EXTRACTED ENTRIES ::

----

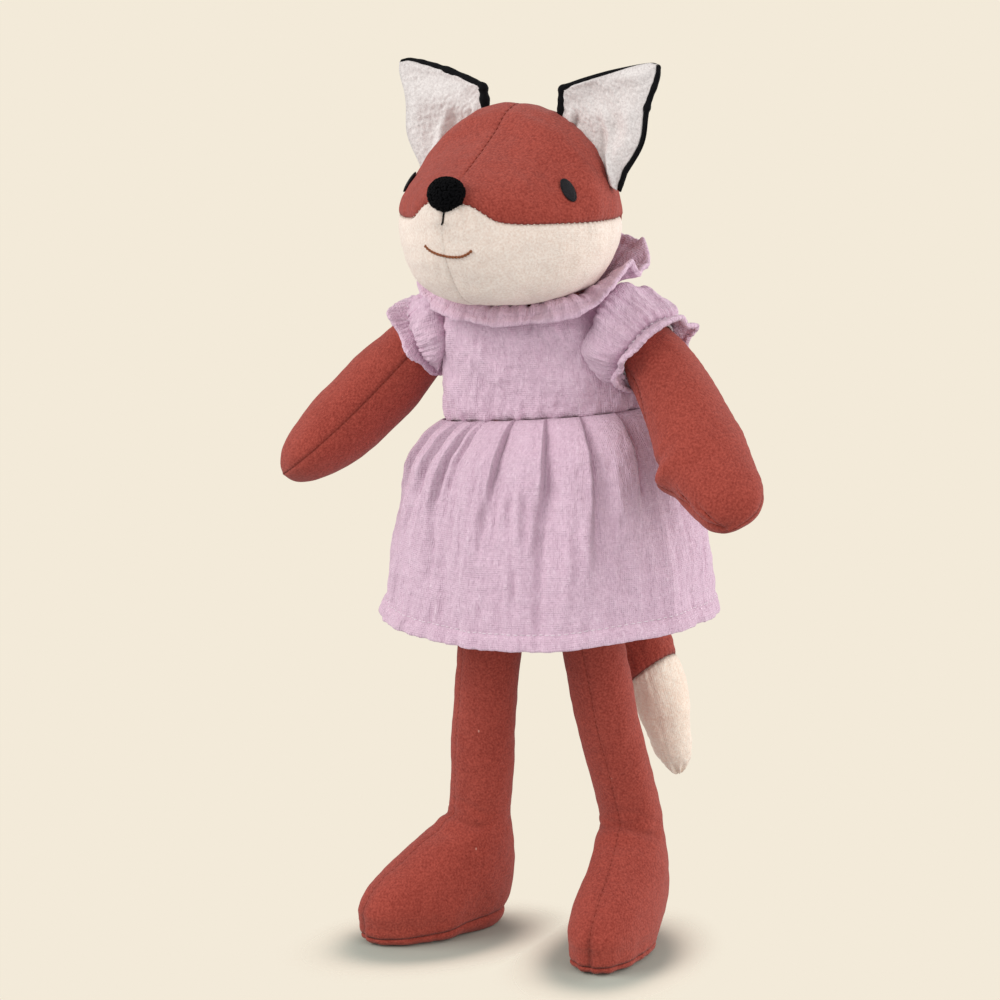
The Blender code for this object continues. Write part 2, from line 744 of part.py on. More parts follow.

----

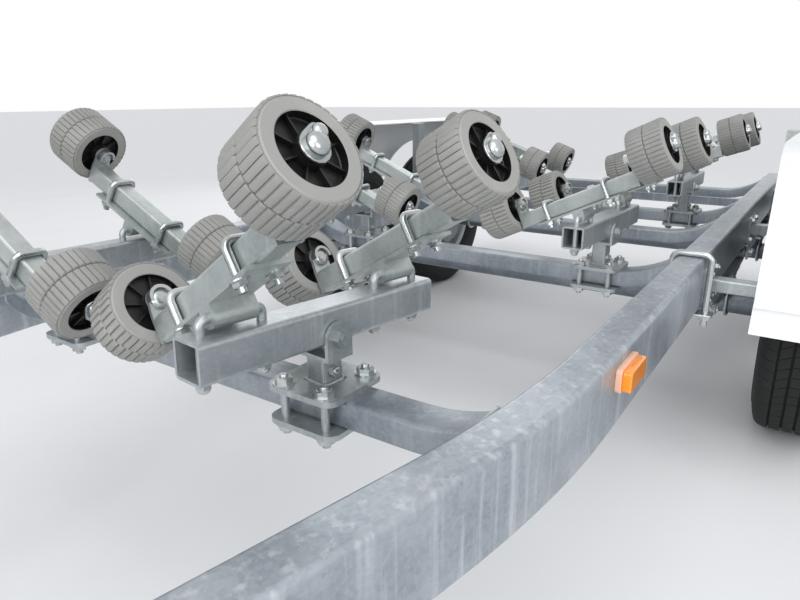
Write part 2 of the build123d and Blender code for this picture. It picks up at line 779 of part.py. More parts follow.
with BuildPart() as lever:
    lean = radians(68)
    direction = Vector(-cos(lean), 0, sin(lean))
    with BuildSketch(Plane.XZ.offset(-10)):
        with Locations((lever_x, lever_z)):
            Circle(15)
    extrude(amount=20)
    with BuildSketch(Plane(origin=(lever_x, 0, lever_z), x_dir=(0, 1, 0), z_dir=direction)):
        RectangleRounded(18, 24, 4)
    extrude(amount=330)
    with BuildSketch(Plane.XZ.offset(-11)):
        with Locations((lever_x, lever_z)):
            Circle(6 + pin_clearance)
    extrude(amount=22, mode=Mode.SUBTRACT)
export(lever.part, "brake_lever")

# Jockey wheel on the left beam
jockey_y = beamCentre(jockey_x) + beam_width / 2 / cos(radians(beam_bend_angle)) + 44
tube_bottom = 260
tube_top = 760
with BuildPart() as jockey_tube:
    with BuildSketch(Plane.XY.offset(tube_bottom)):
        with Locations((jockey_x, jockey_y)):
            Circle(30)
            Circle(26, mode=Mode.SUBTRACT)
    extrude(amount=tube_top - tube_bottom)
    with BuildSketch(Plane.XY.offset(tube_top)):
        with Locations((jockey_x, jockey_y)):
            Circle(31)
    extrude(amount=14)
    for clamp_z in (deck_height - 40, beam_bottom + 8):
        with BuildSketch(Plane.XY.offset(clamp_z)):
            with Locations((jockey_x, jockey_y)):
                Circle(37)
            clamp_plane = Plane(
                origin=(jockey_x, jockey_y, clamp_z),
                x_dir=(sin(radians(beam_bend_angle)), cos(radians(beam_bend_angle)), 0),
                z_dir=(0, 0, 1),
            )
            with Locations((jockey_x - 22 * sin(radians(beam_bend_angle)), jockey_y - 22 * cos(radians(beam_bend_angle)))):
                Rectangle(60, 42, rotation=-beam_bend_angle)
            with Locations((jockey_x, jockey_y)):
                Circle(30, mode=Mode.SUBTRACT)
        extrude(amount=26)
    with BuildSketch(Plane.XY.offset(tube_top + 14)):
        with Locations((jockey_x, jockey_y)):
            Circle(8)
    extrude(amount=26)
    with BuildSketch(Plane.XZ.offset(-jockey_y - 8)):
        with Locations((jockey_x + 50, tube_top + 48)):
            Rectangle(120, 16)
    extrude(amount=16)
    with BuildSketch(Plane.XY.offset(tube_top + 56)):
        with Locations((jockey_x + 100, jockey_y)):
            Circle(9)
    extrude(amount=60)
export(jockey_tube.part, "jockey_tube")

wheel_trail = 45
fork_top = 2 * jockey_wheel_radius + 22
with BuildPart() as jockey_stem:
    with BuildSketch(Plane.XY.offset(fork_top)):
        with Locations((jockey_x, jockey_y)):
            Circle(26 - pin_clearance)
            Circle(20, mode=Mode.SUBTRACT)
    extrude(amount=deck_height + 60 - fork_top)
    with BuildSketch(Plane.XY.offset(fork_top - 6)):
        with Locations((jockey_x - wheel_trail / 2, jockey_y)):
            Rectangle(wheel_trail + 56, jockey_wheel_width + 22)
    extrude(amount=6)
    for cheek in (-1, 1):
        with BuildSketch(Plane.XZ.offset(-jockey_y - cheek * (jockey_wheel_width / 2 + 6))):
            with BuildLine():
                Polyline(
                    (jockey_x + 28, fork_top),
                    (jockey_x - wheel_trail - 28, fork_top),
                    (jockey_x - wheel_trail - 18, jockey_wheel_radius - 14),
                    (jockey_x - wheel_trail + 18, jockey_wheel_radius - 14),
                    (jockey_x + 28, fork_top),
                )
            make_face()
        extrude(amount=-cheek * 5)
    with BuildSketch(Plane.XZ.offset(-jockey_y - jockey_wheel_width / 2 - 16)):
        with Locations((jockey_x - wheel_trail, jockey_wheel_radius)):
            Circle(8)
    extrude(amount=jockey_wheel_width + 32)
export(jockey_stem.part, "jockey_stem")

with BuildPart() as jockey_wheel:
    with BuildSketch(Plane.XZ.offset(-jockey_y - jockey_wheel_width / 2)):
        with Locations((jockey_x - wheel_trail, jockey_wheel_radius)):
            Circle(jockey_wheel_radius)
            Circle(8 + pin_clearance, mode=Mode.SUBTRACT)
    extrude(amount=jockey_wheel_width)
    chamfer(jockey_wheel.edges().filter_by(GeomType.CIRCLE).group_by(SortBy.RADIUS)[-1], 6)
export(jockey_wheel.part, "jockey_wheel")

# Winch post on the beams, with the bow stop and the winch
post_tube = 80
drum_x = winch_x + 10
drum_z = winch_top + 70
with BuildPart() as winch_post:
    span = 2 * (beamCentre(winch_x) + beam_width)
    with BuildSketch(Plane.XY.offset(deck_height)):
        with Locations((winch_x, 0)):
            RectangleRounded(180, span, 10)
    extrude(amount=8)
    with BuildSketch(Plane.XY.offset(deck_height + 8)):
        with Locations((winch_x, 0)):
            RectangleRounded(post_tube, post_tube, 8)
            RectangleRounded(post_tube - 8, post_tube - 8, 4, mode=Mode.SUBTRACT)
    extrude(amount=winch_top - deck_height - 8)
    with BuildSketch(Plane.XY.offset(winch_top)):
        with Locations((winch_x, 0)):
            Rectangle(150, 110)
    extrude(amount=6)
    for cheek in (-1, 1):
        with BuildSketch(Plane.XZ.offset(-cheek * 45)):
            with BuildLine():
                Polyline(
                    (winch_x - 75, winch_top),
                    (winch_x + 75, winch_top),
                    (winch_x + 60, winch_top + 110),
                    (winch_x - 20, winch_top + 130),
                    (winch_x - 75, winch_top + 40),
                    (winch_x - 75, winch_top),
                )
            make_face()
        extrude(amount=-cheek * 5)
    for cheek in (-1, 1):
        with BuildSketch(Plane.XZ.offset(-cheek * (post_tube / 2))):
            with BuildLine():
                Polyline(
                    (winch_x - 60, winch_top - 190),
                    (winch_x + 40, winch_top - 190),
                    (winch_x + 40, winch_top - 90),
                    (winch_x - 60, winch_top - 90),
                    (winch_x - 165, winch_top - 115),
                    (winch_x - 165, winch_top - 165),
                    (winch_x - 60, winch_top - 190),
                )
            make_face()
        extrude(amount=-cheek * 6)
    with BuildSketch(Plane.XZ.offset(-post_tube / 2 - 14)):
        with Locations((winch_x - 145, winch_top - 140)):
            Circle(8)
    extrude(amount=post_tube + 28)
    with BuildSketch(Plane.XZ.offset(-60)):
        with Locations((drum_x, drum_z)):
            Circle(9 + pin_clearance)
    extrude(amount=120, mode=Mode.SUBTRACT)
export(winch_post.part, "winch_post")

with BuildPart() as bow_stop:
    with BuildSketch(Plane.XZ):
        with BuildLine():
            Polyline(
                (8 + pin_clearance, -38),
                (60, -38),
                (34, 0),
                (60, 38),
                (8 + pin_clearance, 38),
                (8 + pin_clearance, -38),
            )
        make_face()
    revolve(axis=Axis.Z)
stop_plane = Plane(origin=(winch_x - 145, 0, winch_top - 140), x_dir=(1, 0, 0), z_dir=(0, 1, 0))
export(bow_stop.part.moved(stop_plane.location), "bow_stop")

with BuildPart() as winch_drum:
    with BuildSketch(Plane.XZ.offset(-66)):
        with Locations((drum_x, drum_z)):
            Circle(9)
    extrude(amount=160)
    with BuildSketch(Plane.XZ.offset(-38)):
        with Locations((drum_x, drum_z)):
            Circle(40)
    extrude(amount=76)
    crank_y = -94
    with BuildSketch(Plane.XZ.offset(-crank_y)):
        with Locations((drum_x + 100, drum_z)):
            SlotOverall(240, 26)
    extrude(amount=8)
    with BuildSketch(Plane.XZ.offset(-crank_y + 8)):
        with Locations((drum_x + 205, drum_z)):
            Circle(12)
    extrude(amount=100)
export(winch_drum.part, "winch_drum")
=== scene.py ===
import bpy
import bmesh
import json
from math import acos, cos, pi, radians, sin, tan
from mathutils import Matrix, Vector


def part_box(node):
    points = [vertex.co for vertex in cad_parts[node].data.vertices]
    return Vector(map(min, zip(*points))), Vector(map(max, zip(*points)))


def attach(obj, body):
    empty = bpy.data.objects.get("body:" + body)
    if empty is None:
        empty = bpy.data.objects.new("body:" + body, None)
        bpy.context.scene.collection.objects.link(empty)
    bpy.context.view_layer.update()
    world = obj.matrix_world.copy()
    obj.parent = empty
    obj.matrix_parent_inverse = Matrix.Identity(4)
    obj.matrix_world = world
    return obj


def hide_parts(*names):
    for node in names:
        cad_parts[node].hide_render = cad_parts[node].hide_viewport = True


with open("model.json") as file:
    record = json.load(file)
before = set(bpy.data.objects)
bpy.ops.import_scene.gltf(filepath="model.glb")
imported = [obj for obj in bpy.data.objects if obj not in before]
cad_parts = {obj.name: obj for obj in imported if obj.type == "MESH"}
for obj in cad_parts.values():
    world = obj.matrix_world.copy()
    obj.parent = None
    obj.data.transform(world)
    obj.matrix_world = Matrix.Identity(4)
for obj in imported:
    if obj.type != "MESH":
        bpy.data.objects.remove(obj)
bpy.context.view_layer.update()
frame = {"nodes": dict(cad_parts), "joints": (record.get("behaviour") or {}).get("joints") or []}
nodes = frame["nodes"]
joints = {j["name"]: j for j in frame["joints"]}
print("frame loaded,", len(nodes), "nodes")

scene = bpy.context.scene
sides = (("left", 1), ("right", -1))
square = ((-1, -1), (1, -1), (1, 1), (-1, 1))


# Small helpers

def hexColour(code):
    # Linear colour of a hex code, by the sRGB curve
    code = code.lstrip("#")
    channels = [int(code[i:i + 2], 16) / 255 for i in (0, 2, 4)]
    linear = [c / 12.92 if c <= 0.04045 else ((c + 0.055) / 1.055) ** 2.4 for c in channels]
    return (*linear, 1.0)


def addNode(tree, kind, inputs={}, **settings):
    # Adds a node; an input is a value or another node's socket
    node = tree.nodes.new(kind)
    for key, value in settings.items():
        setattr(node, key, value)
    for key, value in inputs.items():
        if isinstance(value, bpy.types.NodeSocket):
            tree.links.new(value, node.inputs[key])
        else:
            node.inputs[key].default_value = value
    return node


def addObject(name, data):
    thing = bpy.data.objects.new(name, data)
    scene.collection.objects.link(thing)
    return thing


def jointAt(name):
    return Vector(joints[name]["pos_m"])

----

AIM :: From the records above, retype only the lines starting at the line that contains "obj.parent = None" and ending at the line that contains "return (*linear, 1.0)", both included.

IN RESPONSE ::
    obj.parent = None
    obj.data.transform(world)
    obj.matrix_world = Matrix.Identity(4)
for obj in imported:
    if obj.type != "MESH":
        bpy.data.objects.remove(obj)
bpy.context.view_layer.update()
frame = {"nodes": dict(cad_parts), "joints": (record.get("behaviour") or {}).get("joints") or []}
nodes = frame["nodes"]
joints = {j["name"]: j for j in frame["joints"]}
print("frame loaded,", len(nodes), "nodes")

scene = bpy.context.scene
sides = (("left", 1), ("right", -1))
square = ((-1, -1), (1, -1), (1, 1), (-1, 1))


# Small helpers

def hexColour(code):
    # Linear colour of a hex code, by the sRGB curve
    code = code.lstrip("#")
    channels = [int(code[i:i + 2], 16) / 255 for i in (0, 2, 4)]
    linear = [c / 12.92 if c <= 0.04045 else ((c + 0.055) / 1.055) ** 2.4 for c in channels]
    return (*linear, 1.0)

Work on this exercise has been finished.